→ Problem details: Quote only the lines from the top of the listing below down to and including the line with "is the other.".

-- begin Information provided --

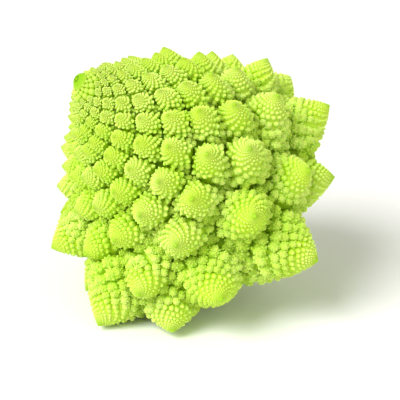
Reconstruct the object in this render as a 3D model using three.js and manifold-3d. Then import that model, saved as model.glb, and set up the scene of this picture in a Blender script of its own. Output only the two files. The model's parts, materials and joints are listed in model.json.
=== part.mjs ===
// A romanesco head, lying as it was cut, with its tip up and to the left.
// Millimetres, +Z up. The origin is at the middle of the footprint, on the surface it lies on.
//
// The head and every floret on it grow by one rule: each new floret turns by the golden angle
// and lies a little farther from the tip, in proportion to its distance. The curd is one
// piece that grew together; the cut stem with its branches below it is the other.

import * as THREE from 'three';
import { mergeVertices } from 'three/addons/utils/BufferGeometryUtils.js';
import Module from 'manifold-3d';

const wasm = await Module();
wasm.setup();

// Driving dimensions, in millimetres and degrees

// The growth axis starts at the tip and bends as it goes down, on a circle in this plane.
const TIP_AXIS = [-0.707, -0.412, 0.574];
const BEND_TOWARDS = [0.682, -0.185, 0.708];
const BEND_RADIUS = 221;
const TIP_TO_SURFACE = 123.1;

// Outline of the head through the floret tips, as a slope that turns with arc length.
const TIP_HALF_ANGLE = 55.3;
const TURN_PER_MM = 0.221;
// The head is a little flatter on one side.
const FLAT_SIDE = 0.045;
const FLAT_SIDE_TURN = 79;
const FLAT_SIDE_ARC = 75;

// The spiral of florets.
const GOLDEN_ANGLE = 137.508;
const FLORET_ZERO_ARC = 25.05;
const FLORET_ZERO_TURN = -101.6;
const GROWTH = 0.01812;
// Area of a floret cell in a triangular lattice gives its spacing squared with this factor.
const LATTICE = 1.155;
const LATE_GROWTH = 0.000136;
const LATE_FROM = 60;
const FIRST_FLORET = -62;
const LAST_FLORET = 93;
// The last florets stand in a rim, tucked in below the widest ones.
const RIM_FLORET = 86;
const RIM_INSET = 8.6;
const RIM_INSET_FLORETS = 2;
const RIM_DROP = 0.7;
// The large florets on the side that hangs free sag under their weight.
const SAG = 11;
const SAG_TURN = -75;
const SAG_FROM_ARC = 100;
const SAG_FULL_ARC = 120;
// Some florets stand off the rule, this far to the right (+X) and up.
const OFF_RULE = {
  40: [-3, 0], 46: [0, 1.5], 48: [-4, 0], 52: [1, -3], 53: [-1.5, 0], 56: [-3, 0], 60: [-3, -3],
  61: [-4, 0], 66: [0, -5], 68: [-1.5, -2.5], 70: [1.5, 2.5], 73: [1, -4.5], 75: [1, 4.5],
  76: [-4.5, -5], 78: [1, -5], 79: [-3.5, 4], 80: [4.5, 4], 81: [-8, -4], 83: [3.5, 3.5],
  84: [-4, 0], 86: [-4, -4], 87: [2, 0], 88: [7, 9], 89: [-12, 0], 92: [1.5, 3],
};

// One floret, in shares of the distance to its neighbours.
const FLORET_HALF_ANGLE = 56;
const FLORET_SIDE_ANGLE = 15;
const FLORET_RADIUS = 0.65;
const FLORET_ROOT = 0.45;
const BUMP = 0.05;
// Florets near the tip point along with it; they droop with the square of the arc.
const FLORET_TILT = 66;
const FLORET_DROOP = 0.0042;

// The core under the florets, and its underside as radius and height on the axis.
const CORE_DEPTH = 0.62;
const BUTTON_ARC = 5;
const BARE_BUTTON = 0.6;
const CORE_ARCS = [4, 8, 14, 22, 34, 50, 68, 88, 108, 122];
const CORE_SIDES = 24;
const UNDERSIDE = [[50, -103], [28, -108], [0, -109]];

// The cut stem, flaring into the branches that carry the florets.
const STEM_PROFILE = [[44, -106], [35, -111], [27, -119], [22, -130], [21, -150], [21, -180]];
const STEM_TOP = 8;
const STEM_SIDES = 36;
const BRANCHES = 9;
const BRANCH_RELIEF = 0.08;
const GAP = 0.4;
// Florets and stem are cut level with the surface that the head lies on.
const SURFACE_BLOCK = 400;

const RAD = Math.PI / 180;
const STEP = 0.5;
const SMALL_TURN = 0.01;
const SLIVER = 0.08;
const CURD_GREEN = 0xb4dc3c;
const STEM_PALE = 0xdde8b4;

// The bent growth axis

const tipAxis = new THREE.Vector3(...TIP_AXIS).normalize();
const side = new THREE.Vector3().crossVectors(tipAxis, new THREE.Vector3(...BEND_TOWARDS)).normalize();
const inner = new THREE.Vector3().crossVectors(side, tipAxis);

// A point given as radius, turn and height on a straight axis, moved onto the bent axis.
function onAxis(radius, turn, height) {
  const angle = -height / BEND_RADIUS;
  const bent = inner.clone().multiplyScalar(Math.cos(angle)).addScaledVector(tipAxis, -Math.sin(angle));
  return new THREE.Vector3(0, 0, TIP_TO_SURFACE)
    .addScaledVector(tipAxis, -BEND_RADIUS * Math.sin(angle))
    .addScaledVector(inner, -BEND_RADIUS * (1 - Math.cos(angle)))
    .addScaledVector(bent, radius * Math.cos(turn))
    .addScaledVector(side, radius * Math.sin(turn));
}

// The outline curve through the floret tips, walked in small steps of arc

const outline = [{ radius: 0, height: 0, slope: TIP_HALF_ANGLE * RAD }];
while (outline.at(-1).slope > 0) {
  const { radius, height, slope } = outline.at(-1);
  outline.push({
    radius: radius + STEP * Math.sin(slope),
    height: height - STEP * Math.cos(slope),
    slope: slope - STEP * TURN_PER_MM * RAD,
  });
}

function outlineAt(arc) {
  const i = Math.floor(arc / STEP);
  const share = arc / STEP - i;
  const mix = (name) => outline[i][name] * (1 - share) + outline[i + 1][name] * share;
  return { radius: mix('radius'), height: mix('height'), slope: mix('slope') };
}

// Distance between neighbouring florets at this arc.
function spacingAt(arc) {
  return Math.sqrt(2 * Math.PI * outlineAt(arc).radius * arc * GROWTH * LATTICE);
}

// How much the radius shrinks towards the flatter side.
function flatter(arc, turn) {
  return 1 - FLAT_SIDE * Math.cos(turn - FLAT_SIDE_TURN * RAD) * Math.min(arc / FLAT_SIDE_ARC, 1);
}

// Closed bodies from rings of points

// Rings all have the same number of points; the first and last are single points.
function skin(first, rings, last) {
  const n = rings[0].length;
  const points = [first, ...rings.flat(), last];
  const faces = [];
  for (let i = 0; i < n; i += 1) {
    const j = (i + 1) % n;
    faces.push(0, 1 + i, 1 + j);
    for (let r = 0; r + 1 < rings.length; r += 1) {
      const a = 1 + r * n;
      const b = a + n;
      faces.push(a + i, b + i, b + j, a + i, b + j, a + j);
    }
    const end = 1 + (rings.length - 1) * n;
    faces.push(points.length - 1, end + j, end + i);
  }
  const geometry = new THREE.BufferGeometry().setFromPoints(points);
  geometry.setIndex(faces);
  return geometry;
}

function solid(geometry) {
  const bare = geometry.clone();
  bare.deleteAttribute('normal');
  bare.deleteAttribute('uv');
  const merged = mergeVertices(bare);
  return new wasm.Manifold(new wasm.Mesh({
    numProp: 3,
    vertProperties: new Float32Array(merged.getAttribute('position').array),
    triVerts: new Uint32Array(merged.getIndex().array),
  }));
}

function toGeometry(body) {
  const mesh = body.getMesh();
  const geometry = new THREE.BufferGeometry();
  const positions = new THREE.BufferAttribute(new Float32Array(mesh.vertProperties), 3);
  geometry.setAttribute('position', positions);
  geometry.setIndex(Array.from(mesh.triVerts));
  return geometry;
}

// Florets

// How many sides and rings a floret gets, by its size.
function fineness(spacing) {
  if (spacing > 24) return [12, 3];
  if (spacing > 15) return [10, 3];
  if (spacing > 9) return [8, 2];
  return [5, 1];
}

// One floret, swollen all round by grow.
function floret(index, grow) {
  const outer = Math.min(index, RIM_FLORET);
  const inRim = index - outer;
  const late = Math.max(outer - LATE_FROM, 0);
  const arc = FLORET_ZERO_ARC * Math.exp(GROWTH * outer + LATE_GROWTH * late * late);
  const turn = (FLORET_ZERO_TURN - GOLDEN_ANGLE * index) * RAD;
  const spacing = spacingAt(arc);
  const at = outlineAt(arc);
  const radius = (at.radius - RIM_INSET * Math.min(inRim / RIM_INSET_FLORETS, 1)) * flatter(arc, turn);
  const height = at.height - RIM_DROP * inRim;
  const tilt = (FLORET_TILT - FLORET_DROOP * arc * arc) * RAD;
  const tip = onAxis(radius, turn, height);
  const out = tip.clone()
    .sub(onAxis(radius - Math.cos(tilt), turn, height - Math.sin(tilt)))
    .normalize();
  const hanging = Math.max(0, Math.cos(turn - SAG_TURN * RAD));
  const heavy = THREE.MathUtils.clamp((arc - SAG_FROM_ARC) / (SAG_FULL_ARC - SAG_FROM_ARC), 0, 1);
  const across = tip.clone().sub(onAxis(radius, turn + SMALL_TURN, height)).normalize();
  const up = new THREE.Vector3().crossVectors(across, out).normalize();
  const [right, rise] = OFF_RULE[index] ?? [0, 0];
  tip.x += right;
  tip.z += rise - SAG * hanging * heavy;
  const [sides, steps] = fineness(spacing);

  // A point at this share of the way down the floret's own outline, which turns from
  // FLORET_HALF_ANGLE at its tip to FLORET_SIDE_ANGLE.
  const half = FLORET_HALF_ANGLE * RAD;
  const last = FLORET_SIDE_ANGLE * RAD;
  const scale = (FLORET_RADIUS * spacing + grow) / (Math.cos(last) - Math.cos(half));
  const depth = scale * (Math.sin(half) - Math.sin(last));
  const place = (share, angle, lift) => {
    const slope = half + (last - half) * share;
    const wide = scale * (Math.cos(slope) - Math.cos(half)) + lift;
    const deep = scale * (Math.sin(half) - Math.sin(slope));
    return tip.clone()
      .addScaledVector(out, grow - deep)
      .addScaledVector(up, wide * Math.cos(angle))
      .addScaledVector(across, wide * Math.sin(angle));
  };
  const rings = [];
  for (let r = 1; r <= steps; r += 1) {
    const ring = [];
    for (let i = 0; i < sides; i += 1) {
      const angle = 2 * Math.PI * (i + 0.5 * r) / sides;
      const raised = steps > 1 && (i + Math.floor(r / 2)) % 2 ? 1 : -1;
      ring.push(place(r / steps, angle, raised * BUMP * spacing * r / steps));
    }
    rings.push(ring);
  }
  const end = tip.clone().addScaledVector(out, -FLORET_ROOT * spacing - depth);
  return skin(tip.clone().addScaledVector(out, grow), rings, end);
}

// The core that the florets grow on, closed by the underside

function core(grow) {
  const turns = Array.from({ length: CORE_SIDES }, (_, i) => 2 * Math.PI * i / CORE_SIDES);
  const rings = CORE_ARCS.map((arc) => {
    const { radius, height, slope } = outlineAt(arc);
    const started = Math.min(1, Math.max(0, arc / BUTTON_ARC - BARE_BUTTON));
    const depth = CORE_DEPTH * spacingAt(arc) * started - grow;
    return turns.map((turn) => onAxis(
      (radius - depth * Math.cos(slope)) * flatter(arc, turn),
      turn,
      height - depth * Math.sin(slope),
    ));
  });
  const below = UNDERSIDE.map(([radius, height]) => [radius, height - grow]);
  for (const [radius, height] of below.slice(0, -1)) {
    rings.push(turns.map((turn) => onAxis(radius, turn, height)));
  }
  return skin(onAxis(0, 0, grow), rings, onAxis(0, 0, below.at(-1)[1]));
}

// The outer body alone, which fills the sealed gaps between floret roots.
function outerBody(body) {
  return body.decompose().reduce((a, b) => (b.volume() > a.volume() ? b : a));
}

// The whole curd.
function curd(grow, first) {
  const bodies = [solid(core(grow))];
  for (let index = first; index <= LAST_FLORET; index += 1) bodies.push(solid(floret(index, grow)));
  return outerBody(wasm.Manifold.union(bodies));
}

// The stem's outline is lobed by the branches that run up from it.
function stemBody() {
  const rings = STEM_PROFILE.map(([radius, height]) => {
    const relief = BRANCH_RELIEF * (radius - STEM_PROFILE.at(-1)[0]) / STEM_PROFILE.at(-1)[0];
    return Array.from({ length: STEM_SIDES }, (_, i) => {
      const turn = 2 * Math.PI * i / STEM_SIDES;
      return onAxis(radius * (1 + relief * Math.cos(BRANCHES * turn)), turn, height);
    });
  });
  return skin(onAxis(0, 0, STEM_PROFILE[0][1] + STEM_TOP), rings, onAxis(0, 0, STEM_PROFILE.at(-1)[1]));
}

const block = new THREE.BoxGeometry(SURFACE_BLOCK, SURFACE_BLOCK, SURFACE_BLOCK);
block.translate(0, 0, -SURFACE_BLOCK / 2);
const under = solid(block);

const head = outerBody(curd(0, FIRST_FLORET).subtract(under).simplify(SLIVER));
const stem = solid(stemBody()).subtract(curd(GAP, LATE_FROM)).subtract(under);

// The footprint's middle goes to the origin.
const box = wasm.Manifold.union([head, stem]).boundingBox();
const middle = [(box.min[0] + box.max[0]) / 2, (box.min[1] + box.max[1]) / 2];

const model = new THREE.Group();
for (const [name, body, color, roughness] of [
  ['head', head, CURD_GREEN, 0.5],
  ['stem', stem, STEM_PALE, 0.6],
]) {
  const material = new THREE.MeshStandardMaterial({ color, roughness, metalness: 0 });
  const mesh = new THREE.Mesh(toGeometry(body), material);
  mesh.name = name;
  mesh.position.set(-middle[0], -middle[1], 0);
  model.add(mesh);
}

export default model;
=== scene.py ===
# %% [markdown]
# # A romanesco head
#
# A romanesco is a flower head that copies itself. The head is a cone of florets, each floret
# is a cone of buds, and each large bud is a cone of smaller buds. This lesson grows it from
# that rule with numpy, and gives it a waxy, slightly translucent green skin.
#
# A plain solid model of the head comes with the lesson.

# %% Load the frame
import bpy
import json
import math
import numpy as np
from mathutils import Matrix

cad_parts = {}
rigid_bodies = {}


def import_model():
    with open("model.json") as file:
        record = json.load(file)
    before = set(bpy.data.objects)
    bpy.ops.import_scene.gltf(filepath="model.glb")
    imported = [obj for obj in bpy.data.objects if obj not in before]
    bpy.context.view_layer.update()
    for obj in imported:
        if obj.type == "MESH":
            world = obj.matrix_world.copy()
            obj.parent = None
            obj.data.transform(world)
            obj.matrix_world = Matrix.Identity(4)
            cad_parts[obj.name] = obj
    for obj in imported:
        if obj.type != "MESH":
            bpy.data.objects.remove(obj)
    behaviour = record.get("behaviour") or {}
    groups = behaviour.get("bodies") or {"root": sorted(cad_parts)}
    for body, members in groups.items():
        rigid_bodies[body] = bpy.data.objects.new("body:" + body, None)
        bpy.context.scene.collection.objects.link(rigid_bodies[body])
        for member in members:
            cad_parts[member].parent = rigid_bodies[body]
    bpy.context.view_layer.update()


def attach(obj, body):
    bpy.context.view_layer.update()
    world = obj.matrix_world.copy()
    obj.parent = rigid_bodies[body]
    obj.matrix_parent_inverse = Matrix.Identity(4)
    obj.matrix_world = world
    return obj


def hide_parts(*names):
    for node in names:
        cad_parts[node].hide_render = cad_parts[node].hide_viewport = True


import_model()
MM = 0.001
rad = math.radians

# %% [markdown]
# ## The growth axis
#
# A head grows outward from its tip. A straight axis would make a neat toy cone, and the real
# head bends as it grows, so the axis here is an arc of a circle. Points are first given as on
# a straight axis, by radius, turn and height, and one function moves them onto the arc. All
# lengths are in millimetres until the meshes are made.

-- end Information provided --

→ Worked answer:
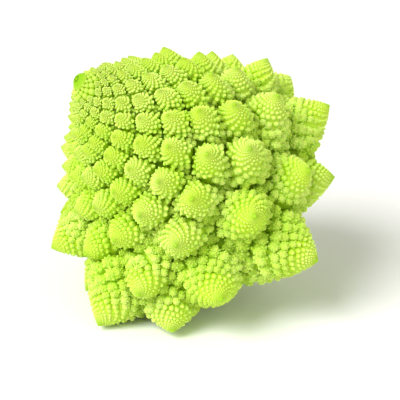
Reconstruct the object in this render as a 3D model using three.js and manifold-3d. Then import that model, saved as model.glb, and set up the scene of this picture in a Blender script of its own. Output only the two files. The model's parts, materials and joints are listed in model.json.
=== part.mjs ===
// A romanesco head, lying as it was cut, with its tip up and to the left.
// Millimetres, +Z up. The origin is at the middle of the footprint, on the surface it lies on.
//
// The head and every floret on it grow by one rule: each new floret turns by the golden angle
// and lies a little farther from the tip, in proportion to its distance. The curd is one
// piece that grew together; the cut stem with its branches below it is the other.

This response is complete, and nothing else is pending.